Воскресенье я ненавидела больше, чем любой другой день, потому что назавтра надо было идти в школу и еще целую неделю терпеть издевательства. Ждать и бояться их было еще страшнее, чем испытывать в реальности. В воскресенье еще надо было отбывать мрачный, выматывающий душу ритуал посещения церкви, который будто предварял какую-то кровавую расправу, – с таким ужасом я его всякий раз ждала. Мамины родаки – бабушка и дед Ольсены – приходили к нам рано утром, завтракали с нами, потом мы все вместе шли в церковь. Это был жуткий момент: нудный и в то же время полный тяжелых предчувствий нелепый марш с родственниками по улице, у всех на виду. Мы никогда не ездили на службу на машине, только пешком. Даже если шел дождь или было холодно, мы сбивались в кучку и шли под зонтами. Если я возражала, отец объяснял, что это «семейная традиция». Бабушка болтала с мамой, дед Ольсен молчал, иногда только говорил с отцом, и всегда исключительно о работе. Мать заставляла меня надевать все яркое. Я чувствовала себя умственно отсталой, как будто яркая одежда притягивала ко мне взгляды всего мира гораздо больше, чем мой любимый черный цвет. Перед выходом из дому я заставляла себя посмотреться в зеркало. Я выглядела в точности как мать – толстой и глупой. Версия помоложе, но в такой же нелепой одежде. Отец на нас едва смотрел. Ему было стыдно. Я была толстым, прыщавым подростком, прятавшим глаза за челкой, но меня все равно тащили в церковь.

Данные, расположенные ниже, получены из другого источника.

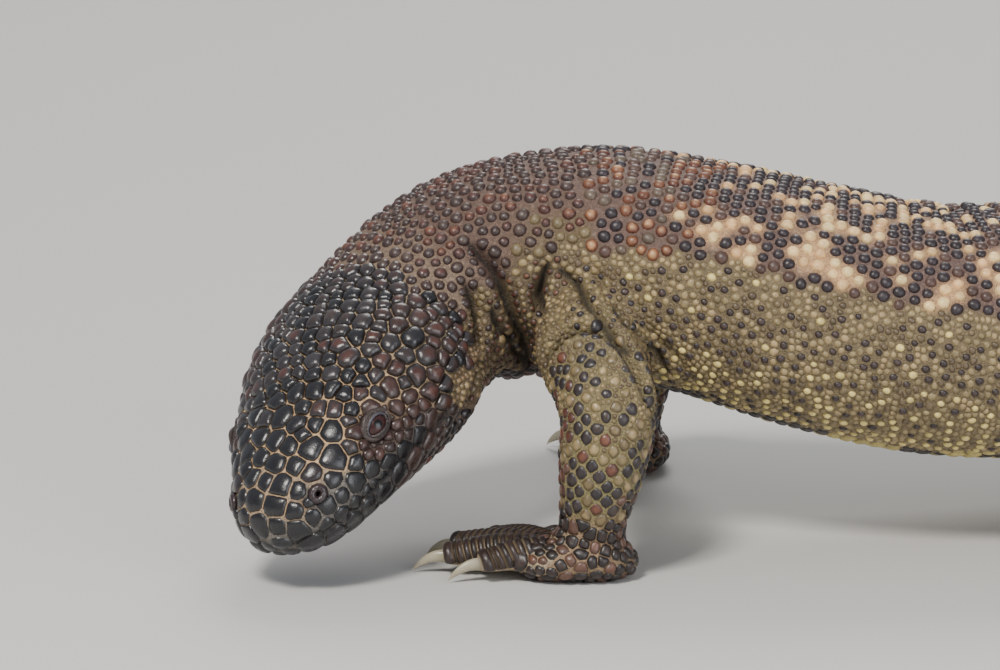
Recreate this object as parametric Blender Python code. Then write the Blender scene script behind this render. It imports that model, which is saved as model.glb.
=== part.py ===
"""A Rio Fuerte beaded lizard, life size, standing on four feet with its head lowered and turned left.

The animal faces -X and its left side faces -Y. Lengths in the tables are millimetres, and MM turns
them into metres. Snout to tail tip is one smooth loft, parted into lengths by thin gaps. Its skin is
laid out in six-sided cells, and the plates and beads are raised out of those cells.
"""
import math

import bmesh
import bpy
import numpy as np
from mathutils import Matrix, Vector

MM = 0.001
GAP = 0.3
UP = np.array([0.0, 0.0, 1.0])
OBJECT = "beaded_lizard"

# The tables' frame has its origin under the shoulders, and this is the middle of the footprint in it
FOOTPRINT_MIDDLE = (219.6, 33.5)

# The head's own axis runs forward from the back of the jaw muscles. Its roll, left side up, dies
# out over the given distances from the snout.
HEAD_BACK = np.array([-20.2, -6.0, 47.0])
HEAD_TURN = math.radians(64)
HEAD_DROOP = math.radians(30)
HEAD_ROLL = math.radians(14)
ROLL_DIES_OUT = (40.0, 86.0)
HEAD_LENGTH = 70.4
HEAD_SHAPE = [
    # forward along the head, half width, height above the axis, depth below it
    (8, 24.6, 19.4, 18.0),
    (18, 26.0, 20.0, 17.6),
    (28, 25.4, 19.6, 16.6),
    (37, 22.9, 18.2, 15.2),
    (44, 20.6, 16.6, 13.7),
    (52, 17.9, 14.3, 12.2),
    (60, 15.0, 11.6, 10.3),
    (65.5, 11.6, 9.0, 8.2),
    (68.8, 7.5, 5.9, 5.3),
    (HEAD_LENGTH, 2.8, 2.3, 2.1),
]

# The neck, trunk and tail
TRUNK_SHAPE = [
    # x, y, z of the centre, half width, height above it, depth below it
    (-3, 3, 57.5, 25.8, 20.6, 27.0),
    (20, 6, 59.5, 29.5, 22.5, 26.5),
    (44, 4, 55, 34.0, 24.2, 25.5),
    (66, 2, 49.5, 36.5, 25.2, 26.5),
    (90, 2, 44.5, 38.0, 25.8, 27.0),
    (120, 7, 42.5, 40.0, 26.4, 27.0),
    (155, 20, 40.5, 40.0, 26.0, 26.0),
    (190, 38, 39, 36.5, 25.0, 24.0),
    (218, 57, 37.5, 30.0, 22.0, 21.5),
    (238, 72, 35, 24.5, 19.5, 19.0),
    (262, 88, 29.5, 21.0, 18.5, 18.0),
    (292, 103, 22.5, 19.5, 18.0, 17.5),
    (326, 112, 17.2, 18.5, 17.0, 17.6),
    (362, 113, 14.2, 16.0, 14.6, 14.8),
    (400, 106, 11.4, 12.8, 11.8, 12.0),
    (436, 94, 8.5, 9.4, 8.8, 9.0),
    (468, 83, 5.7, 6.2, 5.8, 6.0),
    (494, 76, 3.6, 3.6, 3.4, 3.8),
]
BODY_ROUNDNESS = 2.25
LIMB_ROUNDNESS = 2.0

# Where the body is parted, as distances along its middle from the snout, with each length's cells
BODY_LENGTHS = [
    # name, start, end, cells round it, cells along it
    ("neck", 68, 112, 22, 6),
    ("torso_front", 112, 190, 28, 8),
    ("torso_mid", 190, 268, 28, 8),
    ("torso_rear", 268, 345, 26, 8),
    ("tail_base", 345, 440, 14, 9),
    ("tail_mid", 440, 535, 12, 9),
    ("tail_tip", 535, 627.5, 8, 10),
]
BEAD_HEIGHT = 1.3
BEADS_FROM = {"neck": -35, "torso": 8, "tail": -30}
SPARSE_BEADS_FROM = -35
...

На каникулах я ездила с отцом в Миннеаполис работать с ним в хозяйственном магазине. Я ненавидела эти молчаливые поездки, эту плоскую пустоту перед глазами, этот огромный вогнутый небосвод. В магазине что продавцы, что покупатели были сплошь сентиментальное старичье; в некоторых я узнавала отцовских дружков по охоте: они приходили обсуждать с ним какую-то чушь. Скучающие пожилые пенсионеры; у каждого был какой-нибудь самодеятельный прожект – или на годы вперед, или просто нереализуемый.